The Washington Post on Wednesday put in historical perspective speculation that Senator Lindsey Graham (R-SC) is gay.
Wrote Thomas Balcerski: “Last week, the hashtag #LadyGraham exploded on social media in response to allegations made on Twitter by gay adult-film star Sean Harding against Sen. Lindsey O. Graham of South Carolina (the hashtag, along with the abbreviated form ‘Lady G,' purportedly refers to Graham's nickname among male sex workers). What followed has been a mixed bag of political commentary, wanton speculation and downright trolling.”
Balcerski looked at speculation about other politicians throughout history, including the rumored relationship between “James Buchanan of Pennsylvania and William Rufus King of Alabama, two 19th-century Democratic senators, one who became president, the other who became vice president.”
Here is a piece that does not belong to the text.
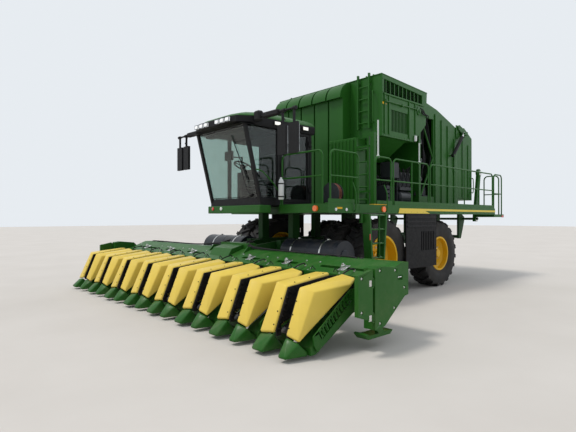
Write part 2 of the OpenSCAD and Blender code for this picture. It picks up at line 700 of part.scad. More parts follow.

Balcerski also called out Samuel Tilden, Grover Cleveland, David I. Walsh, Adlai Stevenson, and Cory Booker as subjects of speculation, and offered up Barney Frank and Aaron Schock as examples of closeted politicians who eventually came out.
The writer concluded: “Today, as long ago, lifelong bachelorhood continues to be a liability for politicians like Graham regardless of party. Even as the institution of marriage evolves, suspicions about bachelorhood largely have not. Behind the gossip about Graham and others lay the remnants of a stubbornly pernicious idea: the presumption of heterosexuality for those in positions of power. When combined with the tradition of sexual gossip embedded in American political culture, the sex lives of elected officials, and especially the unmarried, will continue to be grist for the rumor mill.”